> [MATERIAL]
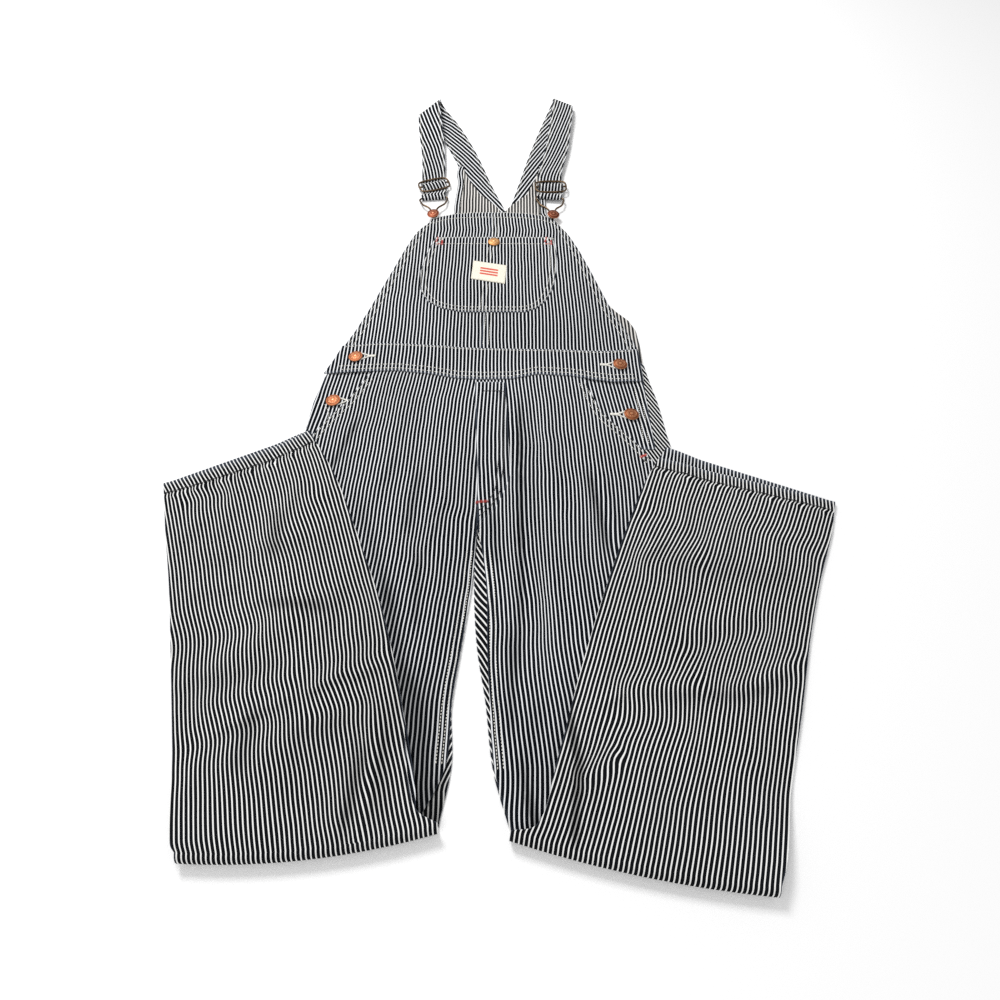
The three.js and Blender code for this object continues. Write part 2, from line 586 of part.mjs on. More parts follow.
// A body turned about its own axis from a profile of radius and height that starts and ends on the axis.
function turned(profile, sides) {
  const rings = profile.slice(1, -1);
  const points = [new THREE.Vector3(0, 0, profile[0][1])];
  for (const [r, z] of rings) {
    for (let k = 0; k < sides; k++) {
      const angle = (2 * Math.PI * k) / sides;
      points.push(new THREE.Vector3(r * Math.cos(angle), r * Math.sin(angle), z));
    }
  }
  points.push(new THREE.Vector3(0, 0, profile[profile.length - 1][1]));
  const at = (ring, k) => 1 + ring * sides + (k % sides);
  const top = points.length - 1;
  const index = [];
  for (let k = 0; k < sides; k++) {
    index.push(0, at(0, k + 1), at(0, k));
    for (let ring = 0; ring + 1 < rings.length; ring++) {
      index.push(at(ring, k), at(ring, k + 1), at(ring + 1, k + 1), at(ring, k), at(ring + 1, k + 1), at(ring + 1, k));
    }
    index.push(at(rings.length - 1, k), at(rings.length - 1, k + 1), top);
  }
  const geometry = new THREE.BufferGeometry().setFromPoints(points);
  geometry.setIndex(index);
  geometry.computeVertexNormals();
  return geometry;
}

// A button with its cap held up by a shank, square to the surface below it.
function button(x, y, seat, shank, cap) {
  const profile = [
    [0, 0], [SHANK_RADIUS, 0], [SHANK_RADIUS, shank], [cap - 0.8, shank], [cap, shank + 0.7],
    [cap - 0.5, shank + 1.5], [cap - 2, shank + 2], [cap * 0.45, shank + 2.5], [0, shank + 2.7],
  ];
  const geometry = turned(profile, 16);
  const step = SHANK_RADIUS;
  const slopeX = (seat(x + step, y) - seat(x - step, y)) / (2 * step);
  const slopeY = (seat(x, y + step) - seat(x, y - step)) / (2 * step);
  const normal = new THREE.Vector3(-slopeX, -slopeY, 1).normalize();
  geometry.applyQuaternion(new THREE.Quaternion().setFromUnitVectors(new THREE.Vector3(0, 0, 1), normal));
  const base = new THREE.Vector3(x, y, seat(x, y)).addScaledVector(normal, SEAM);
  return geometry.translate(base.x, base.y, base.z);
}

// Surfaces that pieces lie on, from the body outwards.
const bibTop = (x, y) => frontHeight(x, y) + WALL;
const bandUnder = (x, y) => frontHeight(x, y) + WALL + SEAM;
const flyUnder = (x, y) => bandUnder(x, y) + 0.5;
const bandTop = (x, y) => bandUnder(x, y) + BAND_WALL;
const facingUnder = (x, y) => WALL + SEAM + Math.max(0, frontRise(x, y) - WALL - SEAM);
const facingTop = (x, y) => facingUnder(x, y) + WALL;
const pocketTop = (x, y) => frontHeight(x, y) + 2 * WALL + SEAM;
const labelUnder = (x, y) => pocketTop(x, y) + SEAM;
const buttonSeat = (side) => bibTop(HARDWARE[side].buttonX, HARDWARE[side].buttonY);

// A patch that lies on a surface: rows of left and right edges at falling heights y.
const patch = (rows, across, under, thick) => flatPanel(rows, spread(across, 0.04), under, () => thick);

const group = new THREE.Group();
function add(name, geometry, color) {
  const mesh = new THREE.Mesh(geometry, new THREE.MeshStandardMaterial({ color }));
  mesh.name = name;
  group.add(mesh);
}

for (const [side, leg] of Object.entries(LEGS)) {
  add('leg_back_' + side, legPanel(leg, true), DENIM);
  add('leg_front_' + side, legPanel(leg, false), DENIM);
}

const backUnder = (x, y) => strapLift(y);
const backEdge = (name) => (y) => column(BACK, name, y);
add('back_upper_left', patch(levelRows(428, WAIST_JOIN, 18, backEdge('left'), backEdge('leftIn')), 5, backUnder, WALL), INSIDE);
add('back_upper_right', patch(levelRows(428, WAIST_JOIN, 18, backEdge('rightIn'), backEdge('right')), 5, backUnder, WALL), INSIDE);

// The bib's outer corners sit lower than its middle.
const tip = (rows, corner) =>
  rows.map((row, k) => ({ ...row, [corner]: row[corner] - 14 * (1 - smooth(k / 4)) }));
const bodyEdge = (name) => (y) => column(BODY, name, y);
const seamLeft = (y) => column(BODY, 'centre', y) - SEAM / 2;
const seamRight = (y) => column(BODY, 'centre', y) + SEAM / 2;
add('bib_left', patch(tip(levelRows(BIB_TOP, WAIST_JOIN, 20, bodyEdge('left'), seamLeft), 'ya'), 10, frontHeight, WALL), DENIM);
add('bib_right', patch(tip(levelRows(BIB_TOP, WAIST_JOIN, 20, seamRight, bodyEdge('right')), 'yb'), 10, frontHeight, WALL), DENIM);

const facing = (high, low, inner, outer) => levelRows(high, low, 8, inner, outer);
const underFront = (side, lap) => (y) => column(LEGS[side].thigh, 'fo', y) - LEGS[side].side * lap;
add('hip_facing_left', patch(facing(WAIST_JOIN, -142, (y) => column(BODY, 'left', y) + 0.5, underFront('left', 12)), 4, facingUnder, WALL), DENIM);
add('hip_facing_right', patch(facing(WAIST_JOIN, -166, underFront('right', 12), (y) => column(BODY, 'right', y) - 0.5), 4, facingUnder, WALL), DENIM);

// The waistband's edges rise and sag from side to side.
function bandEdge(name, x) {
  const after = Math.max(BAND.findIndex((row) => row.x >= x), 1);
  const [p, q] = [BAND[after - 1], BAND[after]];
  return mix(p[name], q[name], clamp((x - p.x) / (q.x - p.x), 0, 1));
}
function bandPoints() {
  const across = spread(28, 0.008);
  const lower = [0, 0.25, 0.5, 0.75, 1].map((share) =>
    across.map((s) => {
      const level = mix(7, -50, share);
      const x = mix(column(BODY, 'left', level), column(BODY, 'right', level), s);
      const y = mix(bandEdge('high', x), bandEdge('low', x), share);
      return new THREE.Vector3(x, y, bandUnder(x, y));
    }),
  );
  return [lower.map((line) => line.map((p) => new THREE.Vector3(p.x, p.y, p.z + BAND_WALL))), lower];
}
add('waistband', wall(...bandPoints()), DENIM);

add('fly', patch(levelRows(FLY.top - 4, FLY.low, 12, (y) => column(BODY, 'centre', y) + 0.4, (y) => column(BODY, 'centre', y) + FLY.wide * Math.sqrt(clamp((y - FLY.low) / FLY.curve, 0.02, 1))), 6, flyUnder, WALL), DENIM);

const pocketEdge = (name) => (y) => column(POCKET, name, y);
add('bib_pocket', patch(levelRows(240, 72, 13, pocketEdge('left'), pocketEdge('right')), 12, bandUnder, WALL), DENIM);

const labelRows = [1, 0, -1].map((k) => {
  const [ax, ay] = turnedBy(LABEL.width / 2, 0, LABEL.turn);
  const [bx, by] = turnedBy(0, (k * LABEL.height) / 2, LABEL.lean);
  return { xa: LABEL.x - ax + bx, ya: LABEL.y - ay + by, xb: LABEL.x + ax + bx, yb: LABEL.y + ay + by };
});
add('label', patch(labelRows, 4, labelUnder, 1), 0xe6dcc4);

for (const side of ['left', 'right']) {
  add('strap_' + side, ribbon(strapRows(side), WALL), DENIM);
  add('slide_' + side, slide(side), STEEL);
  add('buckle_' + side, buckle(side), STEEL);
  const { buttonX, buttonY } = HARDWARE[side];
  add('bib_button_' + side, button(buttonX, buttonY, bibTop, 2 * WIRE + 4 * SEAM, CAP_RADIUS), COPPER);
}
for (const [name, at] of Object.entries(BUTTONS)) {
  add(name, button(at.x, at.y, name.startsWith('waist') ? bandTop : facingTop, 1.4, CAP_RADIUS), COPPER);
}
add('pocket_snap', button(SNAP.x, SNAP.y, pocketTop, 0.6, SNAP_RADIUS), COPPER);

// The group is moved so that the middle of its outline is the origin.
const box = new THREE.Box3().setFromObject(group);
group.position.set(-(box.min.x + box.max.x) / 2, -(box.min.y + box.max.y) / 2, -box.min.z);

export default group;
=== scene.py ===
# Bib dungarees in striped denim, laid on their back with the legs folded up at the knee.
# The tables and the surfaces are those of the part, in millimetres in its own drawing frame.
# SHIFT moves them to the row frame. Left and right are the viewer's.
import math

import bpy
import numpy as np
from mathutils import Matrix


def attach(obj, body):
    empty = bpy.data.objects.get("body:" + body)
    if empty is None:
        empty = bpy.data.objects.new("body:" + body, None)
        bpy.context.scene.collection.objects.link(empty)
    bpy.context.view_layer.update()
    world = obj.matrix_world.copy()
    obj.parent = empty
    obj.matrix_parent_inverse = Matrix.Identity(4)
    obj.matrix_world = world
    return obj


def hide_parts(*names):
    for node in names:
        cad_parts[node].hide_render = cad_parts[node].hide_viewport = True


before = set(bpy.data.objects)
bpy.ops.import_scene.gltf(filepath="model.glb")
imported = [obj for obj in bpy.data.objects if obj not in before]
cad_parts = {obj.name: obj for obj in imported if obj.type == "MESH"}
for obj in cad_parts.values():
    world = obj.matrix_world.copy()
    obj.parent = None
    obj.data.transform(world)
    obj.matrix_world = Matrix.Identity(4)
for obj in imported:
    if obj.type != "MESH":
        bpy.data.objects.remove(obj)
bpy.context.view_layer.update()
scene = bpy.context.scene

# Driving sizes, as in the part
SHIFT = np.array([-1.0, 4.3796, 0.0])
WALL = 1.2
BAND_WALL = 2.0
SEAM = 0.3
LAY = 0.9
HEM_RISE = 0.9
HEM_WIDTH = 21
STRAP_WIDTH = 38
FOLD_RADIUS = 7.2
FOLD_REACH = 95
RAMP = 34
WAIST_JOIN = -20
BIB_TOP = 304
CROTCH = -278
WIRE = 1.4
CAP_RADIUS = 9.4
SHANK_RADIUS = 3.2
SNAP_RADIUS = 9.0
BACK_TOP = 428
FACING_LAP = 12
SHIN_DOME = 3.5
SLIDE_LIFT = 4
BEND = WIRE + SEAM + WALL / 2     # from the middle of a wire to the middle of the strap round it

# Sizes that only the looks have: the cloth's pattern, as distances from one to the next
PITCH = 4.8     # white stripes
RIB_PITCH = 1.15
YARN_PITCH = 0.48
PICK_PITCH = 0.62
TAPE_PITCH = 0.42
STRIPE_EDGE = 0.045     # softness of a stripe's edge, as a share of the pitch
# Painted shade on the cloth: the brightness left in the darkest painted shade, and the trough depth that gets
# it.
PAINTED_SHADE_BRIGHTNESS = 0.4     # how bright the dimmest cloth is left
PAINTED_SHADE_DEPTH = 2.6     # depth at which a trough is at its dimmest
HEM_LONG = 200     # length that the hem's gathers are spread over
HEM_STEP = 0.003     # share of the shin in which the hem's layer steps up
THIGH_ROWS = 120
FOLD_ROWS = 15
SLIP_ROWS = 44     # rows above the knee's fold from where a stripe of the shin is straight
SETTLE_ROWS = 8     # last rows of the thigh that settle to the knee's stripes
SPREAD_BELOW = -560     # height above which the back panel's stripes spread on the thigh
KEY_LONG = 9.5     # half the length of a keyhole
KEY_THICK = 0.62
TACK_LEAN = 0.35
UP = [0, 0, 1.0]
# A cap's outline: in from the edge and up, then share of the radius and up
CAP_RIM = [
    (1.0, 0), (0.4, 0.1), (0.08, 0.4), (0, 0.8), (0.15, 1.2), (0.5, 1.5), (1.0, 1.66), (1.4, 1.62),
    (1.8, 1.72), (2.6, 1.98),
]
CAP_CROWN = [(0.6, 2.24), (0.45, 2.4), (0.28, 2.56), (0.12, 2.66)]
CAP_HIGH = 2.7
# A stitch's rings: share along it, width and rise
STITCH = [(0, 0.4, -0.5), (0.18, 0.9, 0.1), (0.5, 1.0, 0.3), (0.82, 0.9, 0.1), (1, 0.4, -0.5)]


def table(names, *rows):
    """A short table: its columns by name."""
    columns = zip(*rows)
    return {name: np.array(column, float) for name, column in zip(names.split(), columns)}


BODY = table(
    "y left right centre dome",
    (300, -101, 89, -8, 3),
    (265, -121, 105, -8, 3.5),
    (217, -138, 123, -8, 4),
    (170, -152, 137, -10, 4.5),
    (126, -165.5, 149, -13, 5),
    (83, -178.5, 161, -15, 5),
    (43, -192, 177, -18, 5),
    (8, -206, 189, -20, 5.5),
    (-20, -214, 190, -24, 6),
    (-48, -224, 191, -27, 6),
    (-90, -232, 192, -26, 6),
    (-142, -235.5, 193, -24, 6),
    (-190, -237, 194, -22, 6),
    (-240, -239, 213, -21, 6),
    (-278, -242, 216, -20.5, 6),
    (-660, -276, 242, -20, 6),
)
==
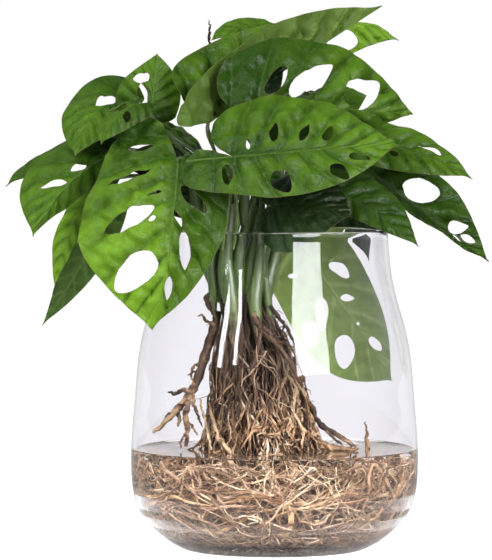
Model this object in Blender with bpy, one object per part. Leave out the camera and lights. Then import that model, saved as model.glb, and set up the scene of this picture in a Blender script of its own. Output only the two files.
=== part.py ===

> [INSTRUCTIONS FOR THE TASK] Repeat exactly, and only, the lines from the one containing "for (const side" through the one containing "for node in", both included.

> [EXERCISE OUTPUT]
for (const side of ['left', 'right']) {
  add('strap_' + side, ribbon(strapRows(side), WALL), DENIM);
  add('slide_' + side, slide(side), STEEL);
  add('buckle_' + side, buckle(side), STEEL);
  const { buttonX, buttonY } = HARDWARE[side];
  add('bib_button_' + side, button(buttonX, buttonY, bibTop, 2 * WIRE + 4 * SEAM, CAP_RADIUS), COPPER);
}
for (const [name, at] of Object.entries(BUTTONS)) {
  add(name, button(at.x, at.y, name.startsWith('waist') ? bandTop : facingTop, 1.4, CAP_RADIUS), COPPER);
}
add('pocket_snap', button(SNAP.x, SNAP.y, pocketTop, 0.6, SNAP_RADIUS), COPPER);

// The group is moved so that the middle of its outline is the origin.
const box = new THREE.Box3().setFromObject(group);
group.position.set(-(box.min.x + box.max.x) / 2, -(box.min.y + box.max.y) / 2, -box.min.z);

export default group;
=== scene.py ===
# Bib dungarees in striped denim, laid on their back with the legs folded up at the knee.
# The tables and the surfaces are those of the part, in millimetres in its own drawing frame.
# SHIFT moves them to the row frame. Left and right are the viewer's.
import math

import bpy
import numpy as np
from mathutils import Matrix


def attach(obj, body):
    empty = bpy.data.objects.get("body:" + body)
    if empty is None:
        empty = bpy.data.objects.new("body:" + body, None)
        bpy.context.scene.collection.objects.link(empty)
    bpy.context.view_layer.update()
    world = obj.matrix_world.copy()
    obj.parent = empty
    obj.matrix_parent_inverse = Matrix.Identity(4)
    obj.matrix_world = world
    return obj


def hide_parts(*names):
    for node in names:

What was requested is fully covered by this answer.